The issue is quite different when the name is not protected by a trademark right, because an entire economic sector might suffer from it, not just one single company. A domain name can only be registered by one person at a time, and a name like <telephone.com> could indeed affect all actors in the manufacturing and distribution chain, as well as consumers. Only its holder will benefit from such a generic name, in particular by taking advantage search engine optimization.
This is the reason why the French Supreme Court prohibits certain professions from using generic terms in their domain names, so as not to distort natural competition. The Court held that the use of the domain names <avocat-divorce.com> (“divorce attorney”) gives its holder a disproportionate competitive advantage by creating “a situation leading to the appropriation of a business shared by the whole legal profession and maintaining confusion in the minds of the public”. For such reasons, the use of such generic domain names is prohibited to lawyers.
The generic domain name <marriagesencorse.com> (“Weddings in Corsica”) was also judged to be unprotected by the competition rules by the Court of Appeal of Bastia. In order to benefit from protection under unfair competition, the domain name still had to be distinctive, that is neither generic nor descriptive of the products which it covers.

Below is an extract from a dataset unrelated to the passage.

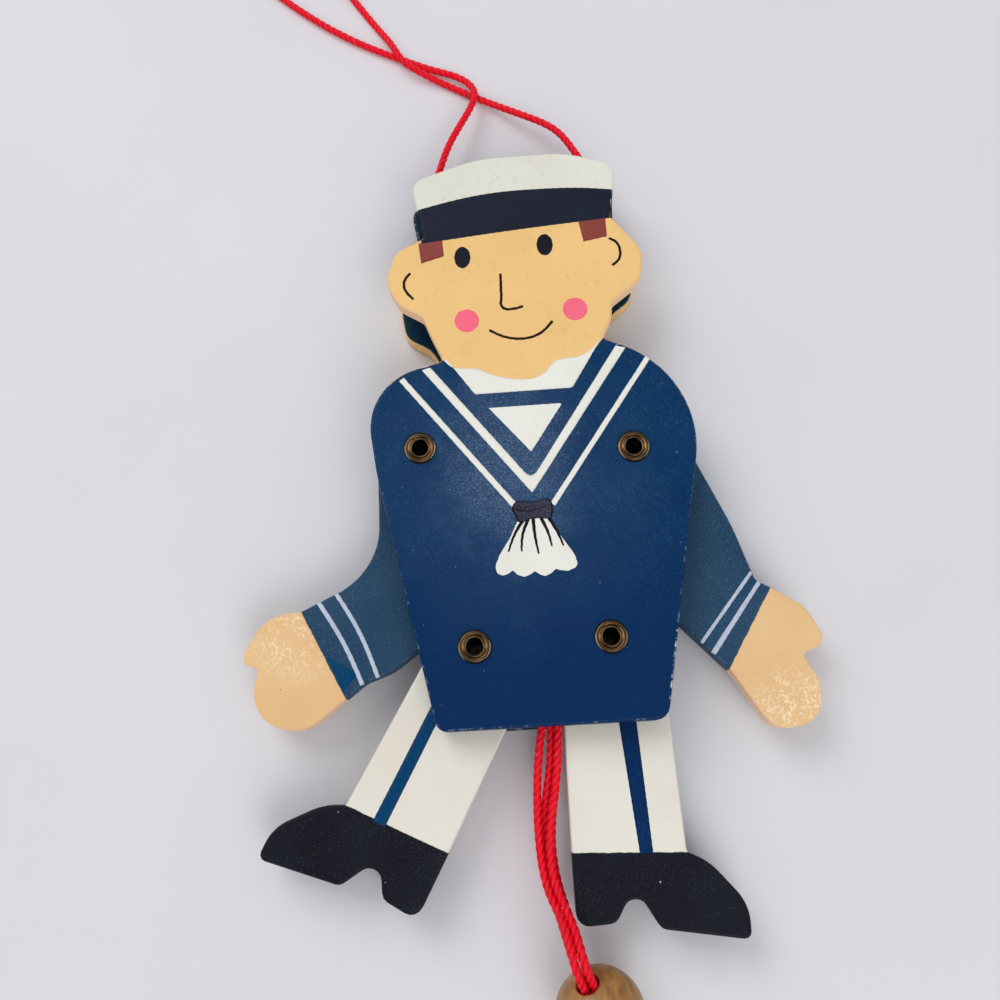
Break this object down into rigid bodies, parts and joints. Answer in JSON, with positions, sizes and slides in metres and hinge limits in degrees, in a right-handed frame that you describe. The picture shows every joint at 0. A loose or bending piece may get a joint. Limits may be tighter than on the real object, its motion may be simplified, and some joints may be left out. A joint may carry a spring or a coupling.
{
  "type": "pull-string jumping jack",
  "caption": "Flat wooden sailor figure whose arms and legs, pinned on tubular eyelets between two plates, swing outwards when a bead on a bunch of strings is pulled.",
  "frame": {"origin": "on the rear plate's back face, midway between the four limb pivots", "axes": "+X to the right of the picture, +Y from the hem towards the head, +Z out of the painted front"},
  "size_m": [0.1241, 0.2827, 0.018],
  "materials": {
    "painted_plate": "glossy paint",
    "painted_arm": "satin paint",
    "painted_leg": "satin paint",
    "bare_wood": "unpainted",
    "bead_wood": "satin varnish",
    "eyelet_brass": "antique",
    "red_cord": "twisted cord"
  },
  "bodies": {
    "figure": {"front_plate": "painted_plate", "back_plate": "painted_plate", "head_spacer": "bare_wood", "left_shoulder_eyelet": "eyelet_brass", "right_shoulder_eyelet": "eyelet_brass", "left_hip_eyelet": "eyelet_brass", "right_hip_eyelet": "eyelet_brass", "hanger_anchor_cord": "red_cord", "left_hanger_cord": "red_cord", "right_hanger_cord": "red_cord", "hanger_knot": "red_cord"},
    "pull": {"left_arm_string": "red_cord", "right_arm_string": "red_cord", "left_leg_string": "red_cord", "right_leg_string": "red_cord", "left_pull_string": "red_cord", "right_pull_string": "red_cord", "middle_pull_string": "red_cord", "lower_pull_string": "red_cord", "pull_bead": "bead_wood", "bead_knot": "red_cord"},
    "left_arm_swing": {"left_arm": "painted_arm", "left_arm_knot": "red_cord"},
    "right_arm_swing": {"right_arm": "painted_arm", "right_arm_knot": "red_cord"},
    "left_leg_swing": {"left_leg": "painted_leg", "left_leg_knot": "red_cord"},
    "right_leg_swing": {"right_leg": "painted_leg", "right_leg_knot": "red_cord"}
  },
  "joints": [
    {"name": "bead_pull", "type": "slide", "parent": "figure", "child": "pull", "axis": [0, -1, 0], "range_m": [0, 0.0127], "deforming": ["left_arm_string", "right_arm_string", "left_leg_string", "right_leg_string"]},
    {"name": "left_shoulder", "type": "hinge", "parent": "figure", "child": "left_arm_swing", "pos_m": [-0.0232, 0.02275, 0], "axis": [0, 0, -1], "range_deg": [0, 105.1]},
    {"name": "right_shoulder", "type": "hinge", "parent": "figure", "child": "right_arm_swing", "pos_m": [0.0232, 0.01955, 0], "axis": [0, 0, 1], "range_deg": [0, 110.1]},
    {"name": "left_hip", "type": "hinge", "parent": "figure", "child": "left_leg_swing", "pos_m": [-0.0142, -0.02115, 0], "axis": [0, 0, -1], "range_deg": [0, 42.8]},
    {"name": "right_hip", "type": "hinge", "parent": "figure", "child": "right_leg_swing", "pos_m": [0.0142, -0.02115, 0], "axis": [0, 0, 1], "range_deg": [0, 74.1]}
  ],
  "couplings": [
    {"joint": "left_shoulder", "follows": "bead_pull", "rad_per_m": 144.3},
    {"joint": "right_shoulder", "follows": "bead_pull", "rad_per_m": 151.2},
    {"joint": "left_hip", "follows": "bead_pull", "rad_per_m": 58.7},
    {"joint": "right_hip", "follows": "bead_pull", "rad_per_m": 101.7}
  ]
}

However, unfair commercial practices are prohibited when they affect several companies in a sector, and even more so when the distortion is such that the general public is affected. The prohibition of deceptive practices therefore applies to generic domain names.

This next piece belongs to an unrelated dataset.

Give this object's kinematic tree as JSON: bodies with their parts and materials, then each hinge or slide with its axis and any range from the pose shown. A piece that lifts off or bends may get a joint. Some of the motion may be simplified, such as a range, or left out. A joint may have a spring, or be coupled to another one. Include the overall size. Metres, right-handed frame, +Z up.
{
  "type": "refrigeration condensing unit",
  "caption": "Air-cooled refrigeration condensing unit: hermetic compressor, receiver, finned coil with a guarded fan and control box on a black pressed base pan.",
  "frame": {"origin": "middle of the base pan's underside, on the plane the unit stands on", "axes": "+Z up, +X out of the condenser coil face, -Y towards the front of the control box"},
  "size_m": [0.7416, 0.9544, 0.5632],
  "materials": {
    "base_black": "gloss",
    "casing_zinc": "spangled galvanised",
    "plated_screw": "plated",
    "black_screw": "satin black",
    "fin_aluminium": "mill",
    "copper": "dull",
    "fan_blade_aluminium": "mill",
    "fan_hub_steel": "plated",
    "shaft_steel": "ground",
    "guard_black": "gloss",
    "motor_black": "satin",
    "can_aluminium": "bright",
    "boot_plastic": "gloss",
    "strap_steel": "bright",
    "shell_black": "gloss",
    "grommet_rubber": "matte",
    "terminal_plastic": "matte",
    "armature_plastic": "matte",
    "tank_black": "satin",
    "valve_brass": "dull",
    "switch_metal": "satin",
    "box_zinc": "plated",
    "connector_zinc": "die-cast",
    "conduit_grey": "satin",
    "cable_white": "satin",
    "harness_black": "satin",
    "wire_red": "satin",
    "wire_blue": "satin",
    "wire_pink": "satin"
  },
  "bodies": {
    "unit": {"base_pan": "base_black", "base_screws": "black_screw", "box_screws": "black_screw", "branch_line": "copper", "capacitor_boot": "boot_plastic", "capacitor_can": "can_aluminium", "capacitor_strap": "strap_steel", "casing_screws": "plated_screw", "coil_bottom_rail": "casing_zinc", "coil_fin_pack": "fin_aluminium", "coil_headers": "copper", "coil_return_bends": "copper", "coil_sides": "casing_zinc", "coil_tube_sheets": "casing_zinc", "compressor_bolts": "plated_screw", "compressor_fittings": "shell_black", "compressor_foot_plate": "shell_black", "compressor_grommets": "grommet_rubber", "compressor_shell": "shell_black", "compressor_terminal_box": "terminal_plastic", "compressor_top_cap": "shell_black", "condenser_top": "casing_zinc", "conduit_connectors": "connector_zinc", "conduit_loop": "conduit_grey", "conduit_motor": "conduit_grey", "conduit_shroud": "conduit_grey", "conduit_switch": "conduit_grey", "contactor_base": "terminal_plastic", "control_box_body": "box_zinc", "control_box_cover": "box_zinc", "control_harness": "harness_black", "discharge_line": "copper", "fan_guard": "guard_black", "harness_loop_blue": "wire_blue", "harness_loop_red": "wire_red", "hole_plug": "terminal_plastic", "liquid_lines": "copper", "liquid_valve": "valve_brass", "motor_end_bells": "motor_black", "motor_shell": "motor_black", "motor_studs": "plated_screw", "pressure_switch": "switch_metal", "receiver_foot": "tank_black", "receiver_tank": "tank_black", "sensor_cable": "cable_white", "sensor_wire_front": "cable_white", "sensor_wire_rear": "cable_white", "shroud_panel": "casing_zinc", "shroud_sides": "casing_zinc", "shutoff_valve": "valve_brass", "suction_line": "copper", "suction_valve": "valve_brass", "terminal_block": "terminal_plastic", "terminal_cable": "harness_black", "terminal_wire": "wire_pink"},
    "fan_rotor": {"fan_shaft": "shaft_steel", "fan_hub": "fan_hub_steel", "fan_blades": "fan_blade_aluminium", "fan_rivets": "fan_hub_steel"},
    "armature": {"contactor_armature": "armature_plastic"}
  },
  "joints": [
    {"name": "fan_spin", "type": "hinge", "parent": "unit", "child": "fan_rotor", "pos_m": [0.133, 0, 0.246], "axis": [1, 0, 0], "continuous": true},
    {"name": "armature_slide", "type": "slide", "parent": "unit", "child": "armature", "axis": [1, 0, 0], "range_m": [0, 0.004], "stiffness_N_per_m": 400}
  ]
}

This is one of the reasons why domain names registries managing new domain name extensions have set up “premium” lists. These names, with strong marketing value, are initially blocked by the registries with the objective of healthy competition between the different players in the same sector. Finally, it is important to note that since these names are generic, no extrajudicial procedure is applicable to them.
Generic top-level domains
With the arrival on the market of new domain name extensions (new TLDs), more than 1,300 extensions will eventually coexist alongside the traditional .com or .net. Among these new extensions, there are brands (.loreal, .axa …), cities (.paris, .berlin …), but also generic extensions (.company, .shop …).
Anyone could apply for a new extension, subject to the acceptance of their application. Many private companies have submitted requests to be delegated the management of generic extensions. Amazon filed nearly 100 applications for several extensions, including .store, .book, or .music. Their assignment to Amazon is not a problem per se, as long as the registration of domain names in these extensions is open to the public.
Several companies, however, have indicated that they will use the generic extensions allocated to them in a closed manner, thus allowing them a huge advantage over competition, since it is a whole part of the internet naming space that they thus reserved. Many voices raised against these “closed generics”. Microsoft denounced an “unjustified advantage in direct navigation and online search”, these companies being “directly associated with the type of products or services they offer”.
For example, the Richemont group, which specializes in the luxury industry and which owns brands such as Cartier or Montblanc, applied for the management of .jewelry. In the event of the group’s closed use of this extension, the obstacles to competition will be obvious. It is easier to understand with such an illustration the concerns of the major internet players who believe that competition will suffer. According to them, consumers should have a choice, not be confined to the products or services of a single group.
The debate is even more striking when the interference with competition relates to regulated sectors such as health. The delegation of .wine was long debated in the internet community.
However, one can understand the wish of companies to use generic extensions in a closed manner in terms of the material, human and financial investments. What could be more natural than wanting to succeed more than competitors? Freedoms of business and competition are essential, especially with the internationalization of trade. But they must necessarily be enclosed within limits, those of healthy competition and consumer safety. As ICANN has promised a new wave of new gTLDs in the years to come, the face of the Internet is changing radically.